**Task to carry out:** Quote exactly, and only, the lines from the one with "obj.data.transform(world)" down to the one with "return mat, mat.node_tree.nodes, mat.node_tree.links", both included.

◆ ◆ ◆ ◆

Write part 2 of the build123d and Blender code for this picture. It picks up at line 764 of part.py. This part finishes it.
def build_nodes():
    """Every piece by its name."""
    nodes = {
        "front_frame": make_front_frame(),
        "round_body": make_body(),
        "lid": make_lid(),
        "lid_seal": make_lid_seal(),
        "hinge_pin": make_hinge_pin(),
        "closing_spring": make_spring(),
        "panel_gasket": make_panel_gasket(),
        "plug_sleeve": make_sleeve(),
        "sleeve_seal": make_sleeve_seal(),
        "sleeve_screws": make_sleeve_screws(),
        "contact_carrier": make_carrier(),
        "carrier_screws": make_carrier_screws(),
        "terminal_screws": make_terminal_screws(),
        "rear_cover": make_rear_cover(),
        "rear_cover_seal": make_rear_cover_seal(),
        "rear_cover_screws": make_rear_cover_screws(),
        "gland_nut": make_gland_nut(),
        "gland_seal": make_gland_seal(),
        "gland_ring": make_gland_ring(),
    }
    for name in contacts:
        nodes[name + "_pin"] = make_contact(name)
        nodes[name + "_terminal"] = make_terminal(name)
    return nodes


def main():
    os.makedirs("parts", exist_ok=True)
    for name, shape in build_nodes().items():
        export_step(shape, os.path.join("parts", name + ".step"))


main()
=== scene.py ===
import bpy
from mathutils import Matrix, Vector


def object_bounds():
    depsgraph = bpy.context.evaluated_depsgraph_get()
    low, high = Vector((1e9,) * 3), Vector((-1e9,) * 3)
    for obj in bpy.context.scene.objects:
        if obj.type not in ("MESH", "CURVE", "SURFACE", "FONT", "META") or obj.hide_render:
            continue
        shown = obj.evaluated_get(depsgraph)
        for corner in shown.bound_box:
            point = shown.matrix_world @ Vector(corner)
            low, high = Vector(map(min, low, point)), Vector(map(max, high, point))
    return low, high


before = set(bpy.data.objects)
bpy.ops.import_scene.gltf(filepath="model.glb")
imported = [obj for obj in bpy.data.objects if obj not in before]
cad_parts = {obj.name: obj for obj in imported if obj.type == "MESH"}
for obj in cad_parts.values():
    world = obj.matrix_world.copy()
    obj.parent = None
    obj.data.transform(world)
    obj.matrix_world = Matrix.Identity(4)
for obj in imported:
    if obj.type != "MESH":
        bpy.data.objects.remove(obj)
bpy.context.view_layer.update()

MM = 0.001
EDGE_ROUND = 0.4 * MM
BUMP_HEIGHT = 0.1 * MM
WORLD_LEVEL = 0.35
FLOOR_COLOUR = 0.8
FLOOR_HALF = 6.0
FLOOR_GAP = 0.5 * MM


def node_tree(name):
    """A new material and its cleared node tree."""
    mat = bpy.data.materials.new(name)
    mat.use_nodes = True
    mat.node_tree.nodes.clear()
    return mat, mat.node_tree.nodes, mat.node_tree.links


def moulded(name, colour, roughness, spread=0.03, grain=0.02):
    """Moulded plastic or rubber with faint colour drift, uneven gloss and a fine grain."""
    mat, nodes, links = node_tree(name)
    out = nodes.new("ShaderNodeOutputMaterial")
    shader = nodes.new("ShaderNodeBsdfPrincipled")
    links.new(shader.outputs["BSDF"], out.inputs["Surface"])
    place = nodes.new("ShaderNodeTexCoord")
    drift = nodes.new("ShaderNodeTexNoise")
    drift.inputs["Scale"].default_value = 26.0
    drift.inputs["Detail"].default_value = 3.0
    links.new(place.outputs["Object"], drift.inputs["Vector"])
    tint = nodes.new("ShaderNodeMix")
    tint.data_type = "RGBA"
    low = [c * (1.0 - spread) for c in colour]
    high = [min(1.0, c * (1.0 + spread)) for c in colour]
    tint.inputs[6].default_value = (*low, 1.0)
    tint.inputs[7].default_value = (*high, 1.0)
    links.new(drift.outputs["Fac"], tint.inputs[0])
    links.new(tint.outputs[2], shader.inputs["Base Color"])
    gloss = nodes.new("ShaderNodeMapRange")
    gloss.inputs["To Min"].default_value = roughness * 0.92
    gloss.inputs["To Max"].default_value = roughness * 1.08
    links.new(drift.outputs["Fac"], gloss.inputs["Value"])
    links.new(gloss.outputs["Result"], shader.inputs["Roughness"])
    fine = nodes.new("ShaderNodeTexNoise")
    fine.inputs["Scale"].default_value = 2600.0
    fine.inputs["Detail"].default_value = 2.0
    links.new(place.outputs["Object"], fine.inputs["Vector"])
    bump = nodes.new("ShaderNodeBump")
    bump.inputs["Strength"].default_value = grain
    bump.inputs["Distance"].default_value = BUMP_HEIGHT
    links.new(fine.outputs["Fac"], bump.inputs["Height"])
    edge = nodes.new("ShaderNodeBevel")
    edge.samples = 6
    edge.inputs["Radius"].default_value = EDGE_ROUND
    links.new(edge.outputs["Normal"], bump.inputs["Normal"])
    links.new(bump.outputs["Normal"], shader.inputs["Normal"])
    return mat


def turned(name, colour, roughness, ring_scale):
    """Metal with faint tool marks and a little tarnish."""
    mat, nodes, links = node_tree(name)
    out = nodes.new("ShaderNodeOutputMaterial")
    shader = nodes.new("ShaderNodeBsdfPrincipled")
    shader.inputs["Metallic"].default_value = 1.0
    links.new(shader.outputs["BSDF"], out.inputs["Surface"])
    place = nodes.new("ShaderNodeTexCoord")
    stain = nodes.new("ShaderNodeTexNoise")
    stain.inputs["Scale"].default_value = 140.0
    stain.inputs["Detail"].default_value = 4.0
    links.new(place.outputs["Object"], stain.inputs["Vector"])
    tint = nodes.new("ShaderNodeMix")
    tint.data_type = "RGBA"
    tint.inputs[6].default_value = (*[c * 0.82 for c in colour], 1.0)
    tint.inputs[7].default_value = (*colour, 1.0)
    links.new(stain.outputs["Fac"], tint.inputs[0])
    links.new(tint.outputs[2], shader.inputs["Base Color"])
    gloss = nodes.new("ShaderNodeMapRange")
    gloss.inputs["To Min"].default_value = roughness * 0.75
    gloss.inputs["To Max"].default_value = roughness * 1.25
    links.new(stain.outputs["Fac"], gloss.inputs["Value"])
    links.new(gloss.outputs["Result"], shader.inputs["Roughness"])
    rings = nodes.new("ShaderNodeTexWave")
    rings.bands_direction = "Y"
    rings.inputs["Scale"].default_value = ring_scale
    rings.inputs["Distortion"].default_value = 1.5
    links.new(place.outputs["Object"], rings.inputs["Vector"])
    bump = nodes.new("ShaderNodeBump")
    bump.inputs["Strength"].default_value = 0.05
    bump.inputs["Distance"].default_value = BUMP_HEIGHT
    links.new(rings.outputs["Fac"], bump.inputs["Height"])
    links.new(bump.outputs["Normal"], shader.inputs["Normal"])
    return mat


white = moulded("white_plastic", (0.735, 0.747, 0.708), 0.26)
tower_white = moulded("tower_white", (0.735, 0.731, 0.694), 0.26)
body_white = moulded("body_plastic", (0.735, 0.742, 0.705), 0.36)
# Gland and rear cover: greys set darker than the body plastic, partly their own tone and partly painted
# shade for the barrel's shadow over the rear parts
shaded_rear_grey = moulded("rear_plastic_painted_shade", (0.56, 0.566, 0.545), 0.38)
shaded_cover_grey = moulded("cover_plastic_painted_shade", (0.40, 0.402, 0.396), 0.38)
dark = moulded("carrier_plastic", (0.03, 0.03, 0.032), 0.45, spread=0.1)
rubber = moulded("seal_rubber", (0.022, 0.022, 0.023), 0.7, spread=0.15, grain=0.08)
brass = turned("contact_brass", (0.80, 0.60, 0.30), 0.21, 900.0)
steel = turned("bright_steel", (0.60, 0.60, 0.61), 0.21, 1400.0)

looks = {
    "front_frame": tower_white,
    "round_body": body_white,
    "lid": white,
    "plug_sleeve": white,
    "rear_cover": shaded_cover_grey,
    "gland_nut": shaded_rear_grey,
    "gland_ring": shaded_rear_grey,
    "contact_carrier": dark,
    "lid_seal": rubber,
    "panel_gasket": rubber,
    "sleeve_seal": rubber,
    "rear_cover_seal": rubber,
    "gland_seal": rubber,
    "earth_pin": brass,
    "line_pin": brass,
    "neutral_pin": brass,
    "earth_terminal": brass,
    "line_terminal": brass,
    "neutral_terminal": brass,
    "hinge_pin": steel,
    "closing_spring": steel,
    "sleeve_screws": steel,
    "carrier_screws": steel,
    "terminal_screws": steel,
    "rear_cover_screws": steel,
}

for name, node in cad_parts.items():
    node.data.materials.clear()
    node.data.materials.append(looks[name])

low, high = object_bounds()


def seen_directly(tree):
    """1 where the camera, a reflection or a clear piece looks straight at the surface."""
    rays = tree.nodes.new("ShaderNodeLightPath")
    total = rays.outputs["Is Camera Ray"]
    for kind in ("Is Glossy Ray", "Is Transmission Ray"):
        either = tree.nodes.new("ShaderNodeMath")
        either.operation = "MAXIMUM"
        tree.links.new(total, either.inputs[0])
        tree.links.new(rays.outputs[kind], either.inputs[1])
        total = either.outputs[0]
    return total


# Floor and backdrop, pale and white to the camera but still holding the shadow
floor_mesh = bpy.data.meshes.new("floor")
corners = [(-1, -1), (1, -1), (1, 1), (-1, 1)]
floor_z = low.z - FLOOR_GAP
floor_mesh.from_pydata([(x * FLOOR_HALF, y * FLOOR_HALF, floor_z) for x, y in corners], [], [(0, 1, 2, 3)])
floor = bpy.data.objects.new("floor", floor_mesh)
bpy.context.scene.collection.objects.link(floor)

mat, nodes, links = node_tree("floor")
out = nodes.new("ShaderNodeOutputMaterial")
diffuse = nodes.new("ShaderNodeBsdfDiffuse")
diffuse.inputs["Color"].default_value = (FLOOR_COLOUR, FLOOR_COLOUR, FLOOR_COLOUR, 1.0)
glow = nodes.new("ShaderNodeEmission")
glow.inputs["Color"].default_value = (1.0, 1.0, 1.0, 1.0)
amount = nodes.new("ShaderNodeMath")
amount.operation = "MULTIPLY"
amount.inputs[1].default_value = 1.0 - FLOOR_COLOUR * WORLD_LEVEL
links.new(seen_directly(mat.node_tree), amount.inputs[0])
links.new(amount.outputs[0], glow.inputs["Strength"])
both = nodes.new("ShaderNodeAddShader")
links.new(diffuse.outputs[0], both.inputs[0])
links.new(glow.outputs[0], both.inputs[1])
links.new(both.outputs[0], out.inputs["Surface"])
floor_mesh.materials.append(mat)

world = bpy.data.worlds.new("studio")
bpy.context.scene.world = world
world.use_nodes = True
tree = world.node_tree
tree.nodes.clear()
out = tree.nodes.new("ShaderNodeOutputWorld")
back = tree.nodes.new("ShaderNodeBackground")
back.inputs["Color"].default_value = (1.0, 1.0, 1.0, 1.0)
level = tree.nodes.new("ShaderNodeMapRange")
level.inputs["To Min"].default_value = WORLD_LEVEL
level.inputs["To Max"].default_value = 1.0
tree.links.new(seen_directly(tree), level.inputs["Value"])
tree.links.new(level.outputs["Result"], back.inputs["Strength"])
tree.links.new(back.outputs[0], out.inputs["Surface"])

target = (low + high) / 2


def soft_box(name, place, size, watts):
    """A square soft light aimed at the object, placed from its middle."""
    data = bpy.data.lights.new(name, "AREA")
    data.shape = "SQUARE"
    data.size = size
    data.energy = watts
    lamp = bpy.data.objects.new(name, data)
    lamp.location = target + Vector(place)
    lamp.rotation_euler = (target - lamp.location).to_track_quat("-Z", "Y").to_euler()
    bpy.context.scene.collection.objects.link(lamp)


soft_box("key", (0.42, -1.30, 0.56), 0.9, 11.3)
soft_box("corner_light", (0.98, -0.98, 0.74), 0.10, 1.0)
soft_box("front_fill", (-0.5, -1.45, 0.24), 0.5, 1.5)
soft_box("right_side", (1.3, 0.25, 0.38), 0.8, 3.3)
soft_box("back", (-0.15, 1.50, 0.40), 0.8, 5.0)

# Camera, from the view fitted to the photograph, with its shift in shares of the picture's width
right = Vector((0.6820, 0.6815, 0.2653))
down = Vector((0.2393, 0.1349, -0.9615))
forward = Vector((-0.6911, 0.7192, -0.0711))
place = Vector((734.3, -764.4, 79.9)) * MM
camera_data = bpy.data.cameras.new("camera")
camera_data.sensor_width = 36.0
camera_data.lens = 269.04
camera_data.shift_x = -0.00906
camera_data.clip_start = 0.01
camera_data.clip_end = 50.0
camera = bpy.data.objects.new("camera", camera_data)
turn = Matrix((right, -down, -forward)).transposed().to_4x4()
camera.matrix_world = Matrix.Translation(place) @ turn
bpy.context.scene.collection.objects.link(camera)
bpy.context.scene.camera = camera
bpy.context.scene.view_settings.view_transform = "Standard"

◆ ◆ ◆ ◆

**Worked solution:**
    obj.data.transform(world)
    obj.matrix_world = Matrix.Identity(4)
for obj in imported:
    if obj.type != "MESH":
        bpy.data.objects.remove(obj)
bpy.context.view_layer.update()

MM = 0.001
EDGE_ROUND = 0.4 * MM
BUMP_HEIGHT = 0.1 * MM
WORLD_LEVEL = 0.35
FLOOR_COLOUR = 0.8
FLOOR_HALF = 6.0
FLOOR_GAP = 0.5 * MM


def node_tree(name):
    """A new material and its cleared node tree."""
    mat = bpy.data.materials.new(name)
    mat.use_nodes = True
    mat.node_tree.nodes.clear()
    return mat, mat.node_tree.nodes, mat.node_tree.links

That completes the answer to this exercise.